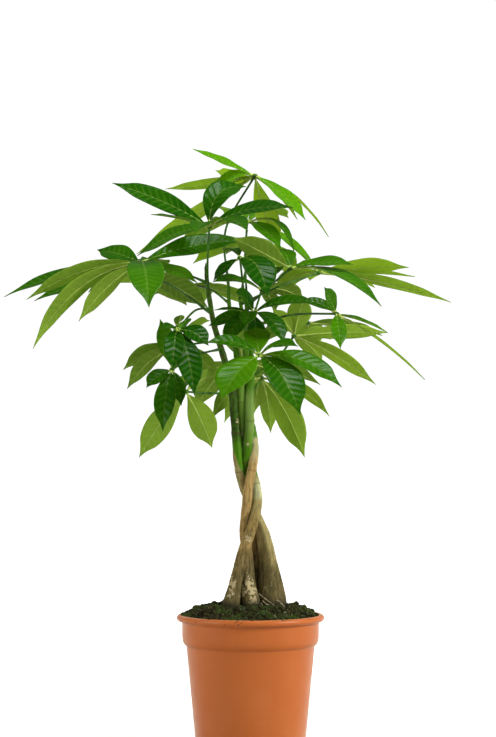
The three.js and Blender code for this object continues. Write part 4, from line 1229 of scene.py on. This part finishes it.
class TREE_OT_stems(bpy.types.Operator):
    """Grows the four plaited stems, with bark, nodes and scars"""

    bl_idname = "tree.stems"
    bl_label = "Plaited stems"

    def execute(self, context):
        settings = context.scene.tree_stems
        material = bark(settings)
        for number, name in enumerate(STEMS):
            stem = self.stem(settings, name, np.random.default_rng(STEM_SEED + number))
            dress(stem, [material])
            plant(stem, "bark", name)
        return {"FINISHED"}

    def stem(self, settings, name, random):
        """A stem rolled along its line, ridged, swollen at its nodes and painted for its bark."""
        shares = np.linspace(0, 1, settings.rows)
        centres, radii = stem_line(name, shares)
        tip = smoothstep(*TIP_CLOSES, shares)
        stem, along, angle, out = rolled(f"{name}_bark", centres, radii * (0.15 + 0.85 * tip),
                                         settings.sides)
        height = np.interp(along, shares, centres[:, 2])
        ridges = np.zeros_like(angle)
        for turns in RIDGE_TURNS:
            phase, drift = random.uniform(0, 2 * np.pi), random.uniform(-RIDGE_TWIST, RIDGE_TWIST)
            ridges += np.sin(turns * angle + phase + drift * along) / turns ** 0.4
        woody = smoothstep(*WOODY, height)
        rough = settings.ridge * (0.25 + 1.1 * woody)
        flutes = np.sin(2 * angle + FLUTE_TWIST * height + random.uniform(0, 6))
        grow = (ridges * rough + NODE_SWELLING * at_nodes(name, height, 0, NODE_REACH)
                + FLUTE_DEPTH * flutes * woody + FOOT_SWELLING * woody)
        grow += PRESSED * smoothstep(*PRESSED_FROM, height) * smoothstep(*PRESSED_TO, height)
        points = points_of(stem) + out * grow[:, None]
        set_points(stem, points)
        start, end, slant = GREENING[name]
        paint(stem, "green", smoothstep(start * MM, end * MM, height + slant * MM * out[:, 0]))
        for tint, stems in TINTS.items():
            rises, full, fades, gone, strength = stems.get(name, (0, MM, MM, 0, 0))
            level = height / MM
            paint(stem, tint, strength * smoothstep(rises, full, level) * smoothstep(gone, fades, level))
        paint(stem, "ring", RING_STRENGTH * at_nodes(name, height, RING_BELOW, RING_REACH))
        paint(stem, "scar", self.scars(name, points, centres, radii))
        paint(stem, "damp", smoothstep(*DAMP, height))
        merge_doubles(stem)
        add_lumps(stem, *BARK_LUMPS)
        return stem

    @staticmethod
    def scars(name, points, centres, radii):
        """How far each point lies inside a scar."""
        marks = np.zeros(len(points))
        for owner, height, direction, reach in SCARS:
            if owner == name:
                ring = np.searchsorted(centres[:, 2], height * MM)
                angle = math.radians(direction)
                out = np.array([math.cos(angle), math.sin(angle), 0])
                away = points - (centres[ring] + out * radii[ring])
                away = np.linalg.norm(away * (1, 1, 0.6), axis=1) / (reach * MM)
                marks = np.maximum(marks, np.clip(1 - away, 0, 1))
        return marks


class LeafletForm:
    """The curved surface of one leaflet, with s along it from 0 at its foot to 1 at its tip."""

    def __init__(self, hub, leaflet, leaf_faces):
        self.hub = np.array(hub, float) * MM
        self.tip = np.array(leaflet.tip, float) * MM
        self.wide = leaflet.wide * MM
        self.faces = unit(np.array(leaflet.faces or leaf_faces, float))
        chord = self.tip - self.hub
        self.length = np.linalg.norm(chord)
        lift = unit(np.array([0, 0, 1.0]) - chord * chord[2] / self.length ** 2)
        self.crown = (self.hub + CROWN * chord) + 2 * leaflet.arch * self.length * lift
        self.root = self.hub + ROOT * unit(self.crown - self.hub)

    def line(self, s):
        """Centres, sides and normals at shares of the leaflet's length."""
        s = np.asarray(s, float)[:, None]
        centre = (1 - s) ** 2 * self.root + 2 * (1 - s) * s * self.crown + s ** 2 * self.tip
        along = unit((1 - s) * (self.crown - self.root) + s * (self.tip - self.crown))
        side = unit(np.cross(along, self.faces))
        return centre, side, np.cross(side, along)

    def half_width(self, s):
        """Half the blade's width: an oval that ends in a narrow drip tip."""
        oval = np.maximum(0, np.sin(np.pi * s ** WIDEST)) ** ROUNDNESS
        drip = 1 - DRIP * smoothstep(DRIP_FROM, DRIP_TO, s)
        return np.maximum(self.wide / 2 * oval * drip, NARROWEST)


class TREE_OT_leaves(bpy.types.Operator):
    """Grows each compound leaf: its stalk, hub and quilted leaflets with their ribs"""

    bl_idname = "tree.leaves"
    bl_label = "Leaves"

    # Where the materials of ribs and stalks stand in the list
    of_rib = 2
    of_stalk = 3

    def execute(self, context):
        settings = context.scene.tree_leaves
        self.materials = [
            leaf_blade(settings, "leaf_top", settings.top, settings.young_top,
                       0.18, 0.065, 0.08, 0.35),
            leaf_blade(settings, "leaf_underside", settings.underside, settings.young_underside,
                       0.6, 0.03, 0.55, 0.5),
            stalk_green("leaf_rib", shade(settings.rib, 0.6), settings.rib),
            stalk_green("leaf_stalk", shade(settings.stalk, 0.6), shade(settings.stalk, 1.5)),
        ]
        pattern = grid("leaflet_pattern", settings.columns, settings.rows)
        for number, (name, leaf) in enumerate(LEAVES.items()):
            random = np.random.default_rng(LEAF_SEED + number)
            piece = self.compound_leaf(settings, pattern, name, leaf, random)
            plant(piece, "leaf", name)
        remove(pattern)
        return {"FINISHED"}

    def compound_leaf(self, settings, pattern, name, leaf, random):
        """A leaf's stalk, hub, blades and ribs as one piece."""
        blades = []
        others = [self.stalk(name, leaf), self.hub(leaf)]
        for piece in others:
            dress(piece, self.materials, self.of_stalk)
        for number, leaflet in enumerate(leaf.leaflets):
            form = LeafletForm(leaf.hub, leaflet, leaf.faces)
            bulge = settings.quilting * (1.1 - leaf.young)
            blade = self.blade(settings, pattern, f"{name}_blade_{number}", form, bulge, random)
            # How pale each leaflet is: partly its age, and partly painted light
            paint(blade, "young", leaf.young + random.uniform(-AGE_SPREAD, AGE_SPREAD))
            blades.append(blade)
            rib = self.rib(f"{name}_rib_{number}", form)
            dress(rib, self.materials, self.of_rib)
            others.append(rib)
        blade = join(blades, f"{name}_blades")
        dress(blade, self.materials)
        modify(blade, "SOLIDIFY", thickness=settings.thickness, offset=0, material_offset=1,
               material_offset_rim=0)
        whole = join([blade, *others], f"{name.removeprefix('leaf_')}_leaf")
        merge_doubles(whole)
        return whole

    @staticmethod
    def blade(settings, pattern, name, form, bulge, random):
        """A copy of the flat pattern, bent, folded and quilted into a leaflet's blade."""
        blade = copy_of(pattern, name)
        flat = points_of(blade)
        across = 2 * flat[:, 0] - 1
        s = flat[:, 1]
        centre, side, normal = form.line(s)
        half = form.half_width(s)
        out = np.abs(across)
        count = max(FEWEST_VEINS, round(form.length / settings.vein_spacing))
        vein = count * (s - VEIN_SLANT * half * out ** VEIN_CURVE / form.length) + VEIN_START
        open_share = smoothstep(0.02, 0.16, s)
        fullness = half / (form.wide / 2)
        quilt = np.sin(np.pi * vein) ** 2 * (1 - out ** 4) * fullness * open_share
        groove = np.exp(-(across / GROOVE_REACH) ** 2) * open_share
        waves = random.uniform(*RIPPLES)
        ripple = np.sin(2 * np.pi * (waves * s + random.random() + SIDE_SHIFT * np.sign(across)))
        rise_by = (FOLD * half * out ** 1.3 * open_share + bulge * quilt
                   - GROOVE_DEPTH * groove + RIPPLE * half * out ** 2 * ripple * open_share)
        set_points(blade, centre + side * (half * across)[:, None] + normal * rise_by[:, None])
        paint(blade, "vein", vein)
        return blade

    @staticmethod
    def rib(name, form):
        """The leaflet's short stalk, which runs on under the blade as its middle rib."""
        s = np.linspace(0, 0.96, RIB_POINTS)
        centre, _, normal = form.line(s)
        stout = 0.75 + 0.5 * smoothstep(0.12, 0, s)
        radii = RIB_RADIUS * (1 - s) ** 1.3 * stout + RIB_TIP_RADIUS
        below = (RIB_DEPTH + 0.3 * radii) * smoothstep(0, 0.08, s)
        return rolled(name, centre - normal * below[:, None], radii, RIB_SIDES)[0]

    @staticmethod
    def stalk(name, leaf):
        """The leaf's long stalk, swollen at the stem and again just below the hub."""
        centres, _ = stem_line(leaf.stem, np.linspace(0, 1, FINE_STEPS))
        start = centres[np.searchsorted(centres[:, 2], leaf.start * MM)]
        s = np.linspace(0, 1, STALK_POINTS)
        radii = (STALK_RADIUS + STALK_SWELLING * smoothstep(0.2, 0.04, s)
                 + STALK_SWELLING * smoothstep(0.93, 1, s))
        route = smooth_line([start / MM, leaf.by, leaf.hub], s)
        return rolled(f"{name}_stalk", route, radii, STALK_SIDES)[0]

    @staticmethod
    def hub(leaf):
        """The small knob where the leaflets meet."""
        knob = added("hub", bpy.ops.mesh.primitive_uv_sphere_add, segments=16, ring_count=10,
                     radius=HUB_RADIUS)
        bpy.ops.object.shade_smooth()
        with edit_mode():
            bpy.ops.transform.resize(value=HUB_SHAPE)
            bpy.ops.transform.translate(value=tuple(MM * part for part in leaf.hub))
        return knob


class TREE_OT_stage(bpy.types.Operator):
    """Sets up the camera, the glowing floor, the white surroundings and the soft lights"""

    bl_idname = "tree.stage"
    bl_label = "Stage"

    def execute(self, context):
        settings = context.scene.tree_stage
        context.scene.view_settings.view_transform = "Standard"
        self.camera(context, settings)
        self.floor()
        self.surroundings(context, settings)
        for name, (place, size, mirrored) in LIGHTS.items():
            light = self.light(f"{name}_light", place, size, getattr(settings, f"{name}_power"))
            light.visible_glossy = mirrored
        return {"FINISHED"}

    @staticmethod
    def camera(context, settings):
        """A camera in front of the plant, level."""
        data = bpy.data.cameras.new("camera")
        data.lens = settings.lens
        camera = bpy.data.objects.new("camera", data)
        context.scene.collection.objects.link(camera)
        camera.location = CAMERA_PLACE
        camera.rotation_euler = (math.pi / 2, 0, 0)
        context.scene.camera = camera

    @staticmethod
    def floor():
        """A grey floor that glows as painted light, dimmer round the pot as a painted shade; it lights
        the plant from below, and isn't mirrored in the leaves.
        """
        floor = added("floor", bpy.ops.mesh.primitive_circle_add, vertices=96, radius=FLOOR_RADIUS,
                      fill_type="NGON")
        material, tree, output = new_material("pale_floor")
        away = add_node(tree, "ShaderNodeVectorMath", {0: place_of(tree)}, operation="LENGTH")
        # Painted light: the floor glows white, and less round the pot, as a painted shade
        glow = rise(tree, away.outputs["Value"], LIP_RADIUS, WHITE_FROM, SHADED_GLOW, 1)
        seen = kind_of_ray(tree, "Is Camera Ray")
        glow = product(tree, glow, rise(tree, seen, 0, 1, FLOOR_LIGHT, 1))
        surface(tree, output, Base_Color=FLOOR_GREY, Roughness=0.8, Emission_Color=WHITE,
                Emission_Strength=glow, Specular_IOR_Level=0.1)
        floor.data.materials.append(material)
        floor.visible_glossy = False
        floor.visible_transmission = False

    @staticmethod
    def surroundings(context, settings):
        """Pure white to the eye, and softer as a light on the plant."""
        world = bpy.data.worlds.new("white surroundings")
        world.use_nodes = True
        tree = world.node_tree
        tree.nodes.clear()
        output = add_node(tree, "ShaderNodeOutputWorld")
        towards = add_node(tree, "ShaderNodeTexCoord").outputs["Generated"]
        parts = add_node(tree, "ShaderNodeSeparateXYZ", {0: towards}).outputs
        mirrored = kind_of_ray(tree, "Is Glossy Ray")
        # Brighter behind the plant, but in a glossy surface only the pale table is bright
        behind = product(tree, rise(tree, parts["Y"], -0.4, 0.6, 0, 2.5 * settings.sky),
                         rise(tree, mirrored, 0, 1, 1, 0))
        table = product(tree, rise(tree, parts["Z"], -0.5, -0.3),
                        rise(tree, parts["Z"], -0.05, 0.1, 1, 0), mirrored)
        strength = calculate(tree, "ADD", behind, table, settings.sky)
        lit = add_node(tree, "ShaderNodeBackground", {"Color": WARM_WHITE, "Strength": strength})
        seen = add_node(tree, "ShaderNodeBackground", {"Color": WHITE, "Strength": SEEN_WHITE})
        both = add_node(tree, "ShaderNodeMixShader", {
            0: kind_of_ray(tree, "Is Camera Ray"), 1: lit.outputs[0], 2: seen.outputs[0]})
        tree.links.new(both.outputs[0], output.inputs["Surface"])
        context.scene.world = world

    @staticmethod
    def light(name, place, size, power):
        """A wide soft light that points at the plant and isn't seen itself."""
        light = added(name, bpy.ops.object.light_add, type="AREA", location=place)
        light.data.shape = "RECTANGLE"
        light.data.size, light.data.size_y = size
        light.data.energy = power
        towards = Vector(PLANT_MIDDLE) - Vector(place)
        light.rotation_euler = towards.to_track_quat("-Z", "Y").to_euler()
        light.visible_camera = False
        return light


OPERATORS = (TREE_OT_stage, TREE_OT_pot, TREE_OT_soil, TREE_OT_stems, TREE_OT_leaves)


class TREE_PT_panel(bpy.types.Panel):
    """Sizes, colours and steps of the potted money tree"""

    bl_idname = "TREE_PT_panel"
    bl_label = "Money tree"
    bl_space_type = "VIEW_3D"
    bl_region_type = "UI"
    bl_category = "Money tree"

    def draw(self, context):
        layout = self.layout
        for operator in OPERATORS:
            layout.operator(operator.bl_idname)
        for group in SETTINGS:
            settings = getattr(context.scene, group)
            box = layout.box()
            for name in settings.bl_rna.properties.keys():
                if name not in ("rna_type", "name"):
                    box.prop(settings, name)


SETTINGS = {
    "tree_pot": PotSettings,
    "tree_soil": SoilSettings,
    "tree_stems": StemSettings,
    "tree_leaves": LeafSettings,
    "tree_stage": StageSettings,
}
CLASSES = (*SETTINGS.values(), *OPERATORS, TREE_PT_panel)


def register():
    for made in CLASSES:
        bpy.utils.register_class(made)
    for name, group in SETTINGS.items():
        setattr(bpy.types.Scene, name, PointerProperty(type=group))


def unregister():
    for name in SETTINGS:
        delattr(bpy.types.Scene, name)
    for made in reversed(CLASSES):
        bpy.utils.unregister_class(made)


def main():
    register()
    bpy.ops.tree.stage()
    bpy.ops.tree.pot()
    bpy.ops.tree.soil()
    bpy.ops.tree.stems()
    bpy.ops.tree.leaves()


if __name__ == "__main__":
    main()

**What this task involves**: What you return should be the lines from the start of the data through the line with "the four plaited", quoted exactly and nothing more.

**Solution**:
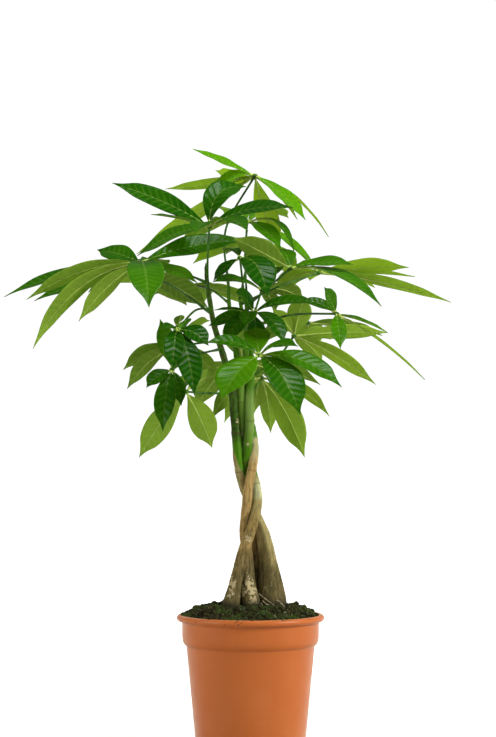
The three.js and Blender code for this object continues. Write part 4, from line 1229 of scene.py on. This part finishes it.
class TREE_OT_stems(bpy.types.Operator):
    """Grows the four plaited stems, with bark, nodes and scars"""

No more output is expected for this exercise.